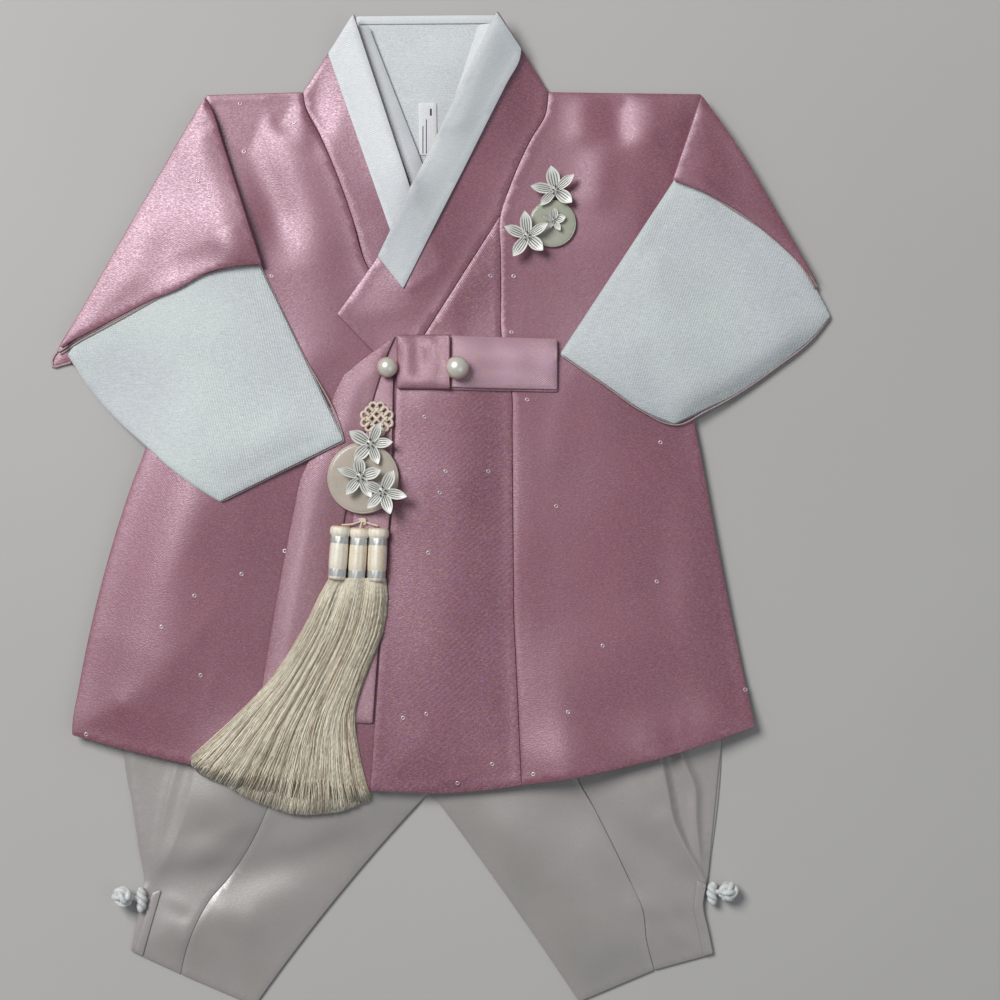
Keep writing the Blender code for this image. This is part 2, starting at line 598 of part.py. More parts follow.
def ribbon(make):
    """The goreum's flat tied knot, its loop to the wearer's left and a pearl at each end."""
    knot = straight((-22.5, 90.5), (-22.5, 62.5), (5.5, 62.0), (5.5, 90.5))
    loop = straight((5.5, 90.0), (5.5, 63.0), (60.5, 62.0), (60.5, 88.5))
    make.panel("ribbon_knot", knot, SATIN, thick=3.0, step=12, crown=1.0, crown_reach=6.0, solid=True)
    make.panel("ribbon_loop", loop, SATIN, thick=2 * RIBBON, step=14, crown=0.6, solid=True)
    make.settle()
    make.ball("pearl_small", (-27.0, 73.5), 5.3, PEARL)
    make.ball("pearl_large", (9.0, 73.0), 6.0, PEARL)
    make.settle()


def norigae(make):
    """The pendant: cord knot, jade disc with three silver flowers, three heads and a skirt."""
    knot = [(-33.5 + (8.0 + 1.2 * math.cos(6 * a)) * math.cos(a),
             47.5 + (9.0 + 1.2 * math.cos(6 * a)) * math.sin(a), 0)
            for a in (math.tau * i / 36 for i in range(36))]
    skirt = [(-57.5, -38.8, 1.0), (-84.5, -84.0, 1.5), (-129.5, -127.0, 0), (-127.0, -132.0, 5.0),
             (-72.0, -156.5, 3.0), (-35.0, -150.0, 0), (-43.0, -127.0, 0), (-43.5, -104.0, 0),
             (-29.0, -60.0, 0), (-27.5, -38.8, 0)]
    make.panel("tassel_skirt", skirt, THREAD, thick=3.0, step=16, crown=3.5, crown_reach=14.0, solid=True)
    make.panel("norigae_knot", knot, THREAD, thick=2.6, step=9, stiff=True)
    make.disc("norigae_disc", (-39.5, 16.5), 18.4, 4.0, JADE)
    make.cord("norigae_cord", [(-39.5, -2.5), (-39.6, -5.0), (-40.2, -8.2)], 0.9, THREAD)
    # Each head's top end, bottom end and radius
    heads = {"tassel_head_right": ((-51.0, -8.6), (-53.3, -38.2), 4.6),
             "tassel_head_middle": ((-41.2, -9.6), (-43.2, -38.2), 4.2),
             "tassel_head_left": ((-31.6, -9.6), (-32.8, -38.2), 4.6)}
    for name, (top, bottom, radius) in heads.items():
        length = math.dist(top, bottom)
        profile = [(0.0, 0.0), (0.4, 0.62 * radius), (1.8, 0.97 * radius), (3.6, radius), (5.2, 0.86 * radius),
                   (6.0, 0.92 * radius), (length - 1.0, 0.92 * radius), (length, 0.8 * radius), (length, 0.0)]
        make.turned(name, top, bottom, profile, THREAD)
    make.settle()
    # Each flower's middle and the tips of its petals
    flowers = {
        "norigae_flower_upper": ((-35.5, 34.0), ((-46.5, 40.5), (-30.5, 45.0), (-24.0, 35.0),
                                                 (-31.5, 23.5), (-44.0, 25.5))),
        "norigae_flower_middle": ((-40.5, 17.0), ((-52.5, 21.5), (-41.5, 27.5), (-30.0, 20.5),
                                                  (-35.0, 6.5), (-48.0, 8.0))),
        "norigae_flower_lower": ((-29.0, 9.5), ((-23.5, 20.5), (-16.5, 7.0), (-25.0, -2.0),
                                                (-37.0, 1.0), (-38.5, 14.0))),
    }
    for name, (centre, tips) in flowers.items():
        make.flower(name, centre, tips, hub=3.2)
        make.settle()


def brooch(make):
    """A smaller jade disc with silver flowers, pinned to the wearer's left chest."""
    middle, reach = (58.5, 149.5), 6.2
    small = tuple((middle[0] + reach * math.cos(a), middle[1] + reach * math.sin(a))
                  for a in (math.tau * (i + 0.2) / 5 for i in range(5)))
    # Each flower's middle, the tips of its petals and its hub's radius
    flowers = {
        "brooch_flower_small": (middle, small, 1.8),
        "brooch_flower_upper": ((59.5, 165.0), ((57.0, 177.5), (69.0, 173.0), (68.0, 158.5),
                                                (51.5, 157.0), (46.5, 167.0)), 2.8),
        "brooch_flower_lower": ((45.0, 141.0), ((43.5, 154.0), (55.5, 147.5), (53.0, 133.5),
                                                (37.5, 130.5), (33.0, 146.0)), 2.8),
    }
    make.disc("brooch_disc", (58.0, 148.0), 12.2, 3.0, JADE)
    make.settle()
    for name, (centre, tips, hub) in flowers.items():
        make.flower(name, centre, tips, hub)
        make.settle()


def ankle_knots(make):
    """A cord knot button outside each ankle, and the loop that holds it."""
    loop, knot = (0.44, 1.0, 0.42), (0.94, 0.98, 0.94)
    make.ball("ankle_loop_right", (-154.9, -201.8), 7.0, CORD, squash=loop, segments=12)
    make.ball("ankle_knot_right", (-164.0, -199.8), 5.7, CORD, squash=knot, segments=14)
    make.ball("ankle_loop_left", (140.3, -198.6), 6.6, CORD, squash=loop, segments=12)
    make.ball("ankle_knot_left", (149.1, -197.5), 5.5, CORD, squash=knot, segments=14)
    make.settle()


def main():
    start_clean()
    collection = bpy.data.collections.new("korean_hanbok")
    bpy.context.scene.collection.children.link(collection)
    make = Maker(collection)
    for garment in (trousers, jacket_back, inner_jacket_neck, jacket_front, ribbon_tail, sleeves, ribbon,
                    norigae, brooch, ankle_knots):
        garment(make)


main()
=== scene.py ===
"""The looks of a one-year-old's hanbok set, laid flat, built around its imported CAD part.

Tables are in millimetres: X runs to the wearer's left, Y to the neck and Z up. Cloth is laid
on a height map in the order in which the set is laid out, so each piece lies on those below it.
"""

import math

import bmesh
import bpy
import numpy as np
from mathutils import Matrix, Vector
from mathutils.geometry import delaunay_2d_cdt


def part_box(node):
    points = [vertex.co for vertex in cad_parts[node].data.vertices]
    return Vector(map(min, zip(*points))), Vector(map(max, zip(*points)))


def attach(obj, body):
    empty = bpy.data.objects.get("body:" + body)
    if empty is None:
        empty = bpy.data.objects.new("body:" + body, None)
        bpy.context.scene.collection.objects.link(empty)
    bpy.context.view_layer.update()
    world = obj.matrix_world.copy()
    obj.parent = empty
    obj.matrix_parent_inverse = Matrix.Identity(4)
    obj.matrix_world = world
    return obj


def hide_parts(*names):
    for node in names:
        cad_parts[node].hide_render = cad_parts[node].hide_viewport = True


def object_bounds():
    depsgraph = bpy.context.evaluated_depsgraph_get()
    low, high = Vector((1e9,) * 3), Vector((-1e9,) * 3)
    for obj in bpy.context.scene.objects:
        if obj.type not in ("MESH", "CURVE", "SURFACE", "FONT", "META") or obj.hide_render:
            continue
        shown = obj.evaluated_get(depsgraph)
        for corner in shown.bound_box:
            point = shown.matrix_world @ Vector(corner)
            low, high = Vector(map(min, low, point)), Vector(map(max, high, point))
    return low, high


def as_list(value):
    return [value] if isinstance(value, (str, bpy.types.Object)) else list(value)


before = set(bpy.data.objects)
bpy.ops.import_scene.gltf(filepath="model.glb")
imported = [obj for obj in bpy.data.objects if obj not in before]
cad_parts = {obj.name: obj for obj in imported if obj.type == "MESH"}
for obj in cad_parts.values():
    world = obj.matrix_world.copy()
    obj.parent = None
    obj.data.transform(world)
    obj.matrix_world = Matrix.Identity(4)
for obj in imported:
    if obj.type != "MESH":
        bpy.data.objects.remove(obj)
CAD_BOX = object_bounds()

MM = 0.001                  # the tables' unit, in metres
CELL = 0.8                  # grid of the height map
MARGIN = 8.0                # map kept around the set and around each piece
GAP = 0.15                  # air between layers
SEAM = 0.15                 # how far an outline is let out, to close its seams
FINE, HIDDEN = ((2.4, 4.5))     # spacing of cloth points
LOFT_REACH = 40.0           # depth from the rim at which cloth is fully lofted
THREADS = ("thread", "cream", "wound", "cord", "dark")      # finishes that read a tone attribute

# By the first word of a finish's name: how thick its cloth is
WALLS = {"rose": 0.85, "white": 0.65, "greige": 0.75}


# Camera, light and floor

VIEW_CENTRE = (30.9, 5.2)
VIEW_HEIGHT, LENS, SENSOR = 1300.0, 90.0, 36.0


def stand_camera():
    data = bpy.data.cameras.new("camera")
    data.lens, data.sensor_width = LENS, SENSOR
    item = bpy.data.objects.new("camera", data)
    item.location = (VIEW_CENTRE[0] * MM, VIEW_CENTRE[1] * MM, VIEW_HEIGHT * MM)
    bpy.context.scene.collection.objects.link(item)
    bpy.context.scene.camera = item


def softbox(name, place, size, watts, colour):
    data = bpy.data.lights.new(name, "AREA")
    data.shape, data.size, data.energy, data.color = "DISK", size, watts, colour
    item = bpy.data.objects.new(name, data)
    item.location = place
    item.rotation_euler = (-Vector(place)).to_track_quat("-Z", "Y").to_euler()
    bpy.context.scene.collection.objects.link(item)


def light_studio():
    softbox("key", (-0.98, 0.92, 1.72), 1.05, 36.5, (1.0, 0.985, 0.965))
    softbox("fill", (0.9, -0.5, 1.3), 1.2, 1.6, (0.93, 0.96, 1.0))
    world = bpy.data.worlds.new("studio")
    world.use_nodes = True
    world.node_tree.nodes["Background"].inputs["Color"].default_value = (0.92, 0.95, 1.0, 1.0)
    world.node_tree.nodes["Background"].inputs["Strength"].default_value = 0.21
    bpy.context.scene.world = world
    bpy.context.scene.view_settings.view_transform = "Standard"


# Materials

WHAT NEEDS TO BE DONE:
Give back exactly the lines running from the line that contains "make = Maker(collection)" through the line that contains "points = [vertex.co", and nothing outside them.

ANSWER FOR THE TASK:
    make = Maker(collection)
    for garment in (trousers, jacket_back, inner_jacket_neck, jacket_front, ribbon_tail, sleeves, ribbon,
                    norigae, brooch, ankle_knots):
        garment(make)


main()
=== scene.py ===
"""The looks of a one-year-old's hanbok set, laid flat, built around its imported CAD part.

Tables are in millimetres: X runs to the wearer's left, Y to the neck and Z up. Cloth is laid
on a height map in the order in which the set is laid out, so each piece lies on those below it.
"""

import math

import bmesh
import bpy
import numpy as np
from mathutils import Matrix, Vector
from mathutils.geometry import delaunay_2d_cdt


def part_box(node):
    points = [vertex.co for vertex in cad_parts[node].data.vertices]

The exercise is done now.